No preguntamos como enemigos, sino como herederos inquietos:
¿Dónde comienza la reconstrucción?
¿En el silencio? ¿En un retorno a la metafísica? ¿En la humildad? ¿En el misterio?
O quizá, en una larga mirada al abismo—y la decisión de amar de todos modos.
Desde el borde del abismo,
un ser que aún anhela sentido.
Interludio: Sobre la Actualidad y la Potencialidad del Ser, la Memoria y el Paso Más Allá de la Muerte
Para comprender el misterio del yo—ese “yo” que persiste a través del río del tiempo—debemos distinguir entre actualidad y potencialidad, entre el ser que es y el ser que puede llegar a ser.
Aristóteles enseñó que el ser siempre está en movimiento: la bellota es potencialmente un roble. El yo, también, es un devenir. Sin embargo, en medio de ese devenir, hay un sentido de permanencia. Sigo siendo yo, incluso mientras cambio.
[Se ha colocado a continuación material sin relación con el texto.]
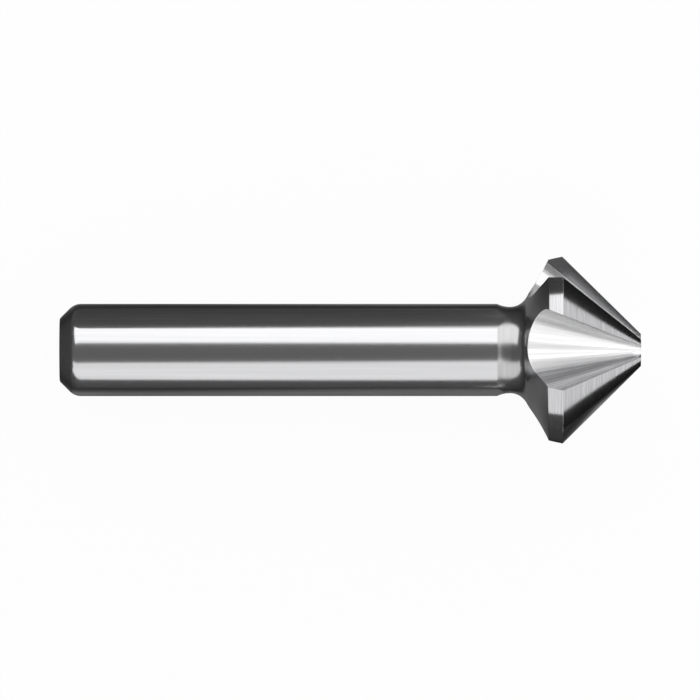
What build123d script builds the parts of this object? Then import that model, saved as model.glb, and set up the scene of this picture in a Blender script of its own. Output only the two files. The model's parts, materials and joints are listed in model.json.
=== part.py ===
from build123d import *
from math import acos, asin, cos, degrees, radians, sin, sqrt, tan
import os

# Countersink bit for 90 degree seats, ground from one bar of high-speed steel. Millimetres and degrees.
# It is built with its axis along +X: the rear face is at X = 0 and the tip is at X = overall_length.
# Angles round the axis are counted from +Z towards +Y. At the end the tool is laid down as it comes to rest.

# Overall sizes
overall_length = 63.0
shank_diameter = 10.0
head_diameter = 20.5
tip_diameter = 3.5
point_angle = 90.0

# Rear end of the shank
rear_chamfer = 1.6
rear_chamfer_blend = 1.7
rear_face_blend = 0.4

# Flats along the shank, which keep it from slipping in a three-jaw chuck
flat_depth = 0.25
flat_count = 3
first_flat_angle = 46.0

# Neck between shank and head
neck_depth = 0.32
shank_side_neck_radius = 3.2
head_side_neck_radius = 2.06
back_cone_angle = 61.0

# Margin, the narrow land round the rim of the head
margin_width = 1.5
margin_taper = 7.0

# Flutes, in two opposite pairs with an unequal pitch between the pairs, so that the tool doesn't chatter.
# The first five sizes are those of a flute's section at the rim. It narrows from there to a point that lies
# ahead of the tip and a little to the heel side.
cutting_wall_offset = 3.97
cutting_side_radius = 3.46
flute_floor_height = 4.22
heel_side_radius = 2.7
heel_flank_angle = 34.0
flute_point_ahead = 1.68
flute_point_aside = 0.23
flute_pair_pitch = 77.0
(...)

La memoria es la silenciosa guardiana del tiempo. Sin memoria, el tiempo desaparece. Porque el tiempo, en su sentido más profundo, no es el tic de un reloj, sino la huella del cambio impresa en un ser consciente. Las piedras no sienten el pasado. Nosotros sí.
Y este yo que recuerda también anticipa. Soy lo que fui, pero también lo que llegaré a ser. El presente, entonces, no es un punto—es un tramo entre la remembranza y la esperanza.
Ahora preguntamos: ¿qué ocurre en la muerte? ¿Qué pasa con este yo, este centro de memoria y anticipación?
Si todo lo que soy es la configuración actual de materia y neuronas, entonces la muerte me disuelve. Pero si soy más que materia—si soy un ser que sabe que es, que recuerda y que anhela—entonces quizá mi ser no se extingue, sino que se transforma.
La fe nos enseña esto: que el alma, como forma del cuerpo y centro de la persona, no se deshace con la descomposición. La resurrección no es la negación de la muerte, sino su transfiguración. En esa esperanza, el alma preserva su identidad, incluso mientras se despoja de su envoltura mortal.